Car dans la vie chrétienne telle que le cardinal la conçoit, on se fait volontiers l’apprenti d’un plus petit que soi. Un jour de 1907, déjà vêtu de la pourpre, il se plait à rappeler à des étudians comment un étudiant l’éclaira jadis, lui professeur :


Ce jeune homme, à qui je recommandais la pratique quotidienne de la piété, me fit observer que, s’il ne lui était pas toujours bien possible d’aller chaque matin à la messe, cependant il ne manquait jamais de visiter une famille ouvrière dans la gêne ou un malade pauvre auquel il s’intéressait, et il ajoutait qu’il ne s’en trouvait pas plus mal, religieusement parlant. Ce simple mot fut pour moi un trait de lumière, — comme quoi il est avéré, chers étudians, que si nous nous appelons vos maîtres, vous êtes souvent, en réalité, les nôtres ; mais nous ne vous l’avouons que sur le tard ; il faut bien, n’est-ce pas, sauvegarder le prestige professoral !


Et couvrant ainsi de son autorité l’attachante audace de cet aveu, il rend grâces à l’étudiant, qui lui fit si bien « réaliser cette maxime de la théologie morale, d’après laquelle les nécessités corporelles pressantes du prochain priment les pratiques, même obligatoires, de la vie spirituelle [2]. »

Il est de pieux cénacles, où parfois s’embusque l’esprit de caste : le cardinal signale tout de suite le péril. Bénissant à Bruxelles une confrérie de dames, il leur dit franchement :


Vous formez une élite ; je voudrais vous voir vous habituer à une pensée plus large, à un sentiment de vie chrétienne plus intense. Ayez des ambitions de conquête. Intéressez-vous à toutes les âmes de votre paroisse, aux âmes de vos compatriotes, à toutes les âmes de la catholicité. Il ne faut pas que vous vous regardiez comme appartenant à un groupe, à une sorte de caste dans la société chrétienne.
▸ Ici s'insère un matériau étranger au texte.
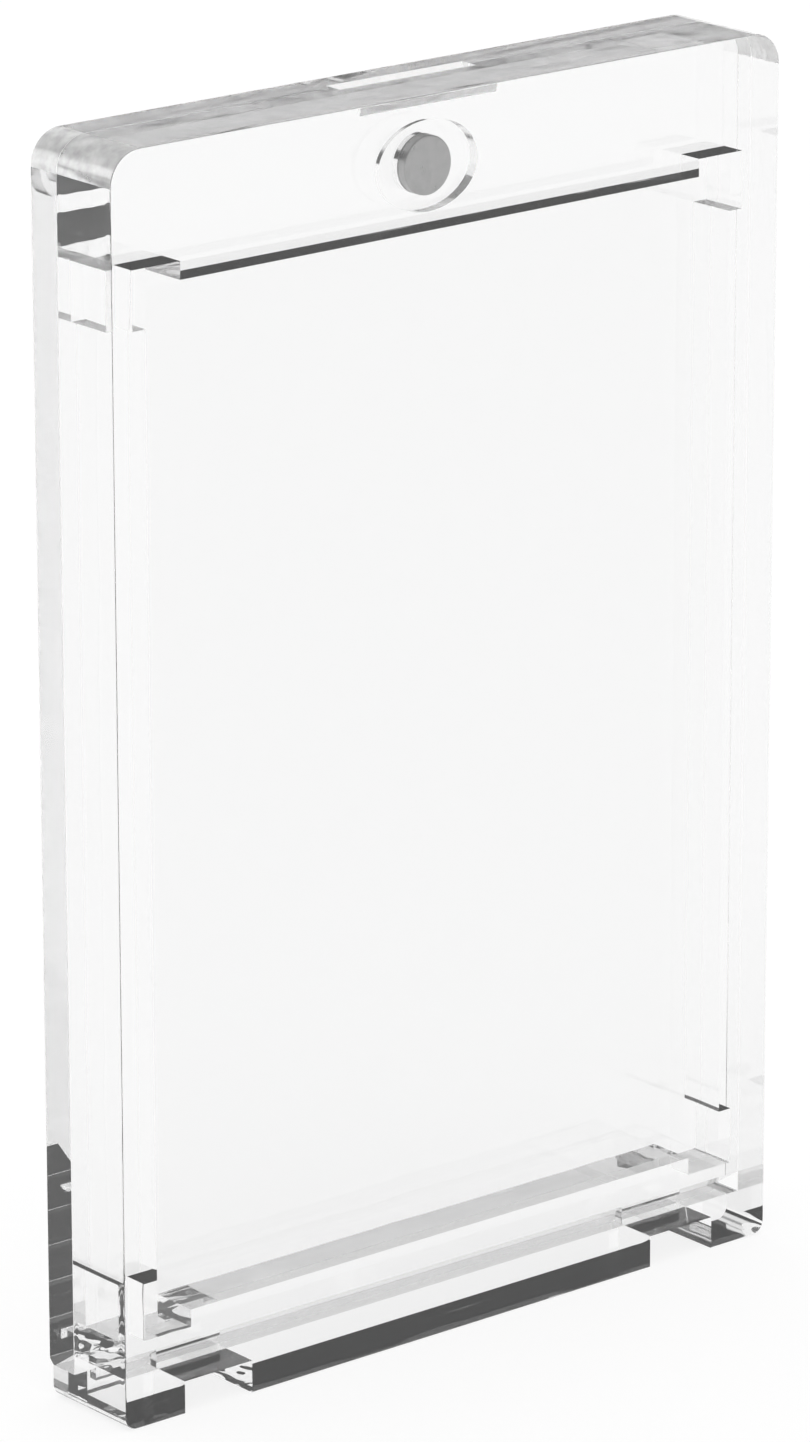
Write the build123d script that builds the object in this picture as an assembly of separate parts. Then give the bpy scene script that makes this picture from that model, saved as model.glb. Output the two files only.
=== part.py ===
from build123d import *
import math
import os

# Magnetic display case for one thick trading card: a front shell that holds the card in a pocket, a rear
# shell that closes it, and a magnet at the top of each. Millimetres, +Z up. The origin is on the standing
# surface under the middle of the case, the front faces -Y, and the card pocket opens towards +Y.

# Card and pocket
card_width = 63.5
card_height = 88.9
card_thickness = 4.57  # 180 points of a thousandth of an inch
card_side_clearance = 0.55
card_end_clearance = 1.1
card_face_clearance = 0.13

# Walls round the pocket
side_wall = 4.5
top_margin = 12.1
bottom_margin = 8.8
front_wall = 2.55
rear_plate = 3.5
seam_gap = 0.05

# Outer corners, seen from the front, and the edges round the two large faces
top_corner_radius = 3.0
bottom_corner_radius = 1.2
face_edge_radius = 0.1

# Square reliefs that keep the pocket off the card's corners
relief_width = 5.05
relief_height = 5.2
relief_side_step = 1.4
relief_end_step = 1.6

# Lip of the front shell that the rear shell stands on, with two slots for the hooks
lip_height = 3.0
lip_reach = 3.0
lip_rear_bar = 1.35
slot_width = 7.4
slot_centre_x = 26.7

# Foot of the rear shell, bevelled to a narrow heel, and its hooks
foot_gap = 0.05
heel_chamfer = 0.55
underside_rise = 1.8
underside_heel = 0.3
hook_side_clearance = 0.2
hook_bar_clearance = 0.15
hook_thickness = 0.9
hook_drop = 1.5

# Finger notch across the seam in the top edge
notch_length = 15.0
notch_reach = 0.95
notch_depth = 1.9

# Magnets: the front one stands in the rear shell's oval recess, and the rear one lies in that recess's floor
magnet_diameter = 5.2
front_magnet_thickness = 0.9
rear_magnet_thickness = 1.0
magnet_edge_radius = 0.12
glue_film = 0.05
magnet_gap = 0.05
magnet_bore_clearance = 0.03
magnet_below_top = 7.2
recess_width = 11.0
recess_height = 8.0
recess_taper = 2  # degrees

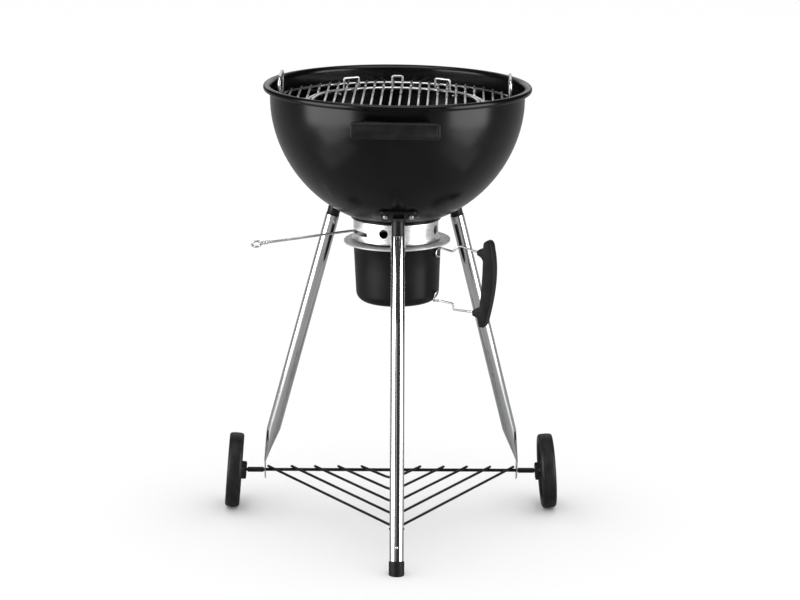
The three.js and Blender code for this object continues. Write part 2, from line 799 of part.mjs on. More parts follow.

L’Église ne connaît point les castes, l’Église ne fait point d’acception de personne, l’Église veut du bien à toute l’humanité [3].


Le cardinal est un grand docteur de fraternité : sa pourpre

  1. Mercier, Œuvres pastorales, III, p. 487 ; II, p. 73 ; II, p. 381-384.
  2. Ibid., I, p. 327.
  3. Ibid., 1, pp. 271-272.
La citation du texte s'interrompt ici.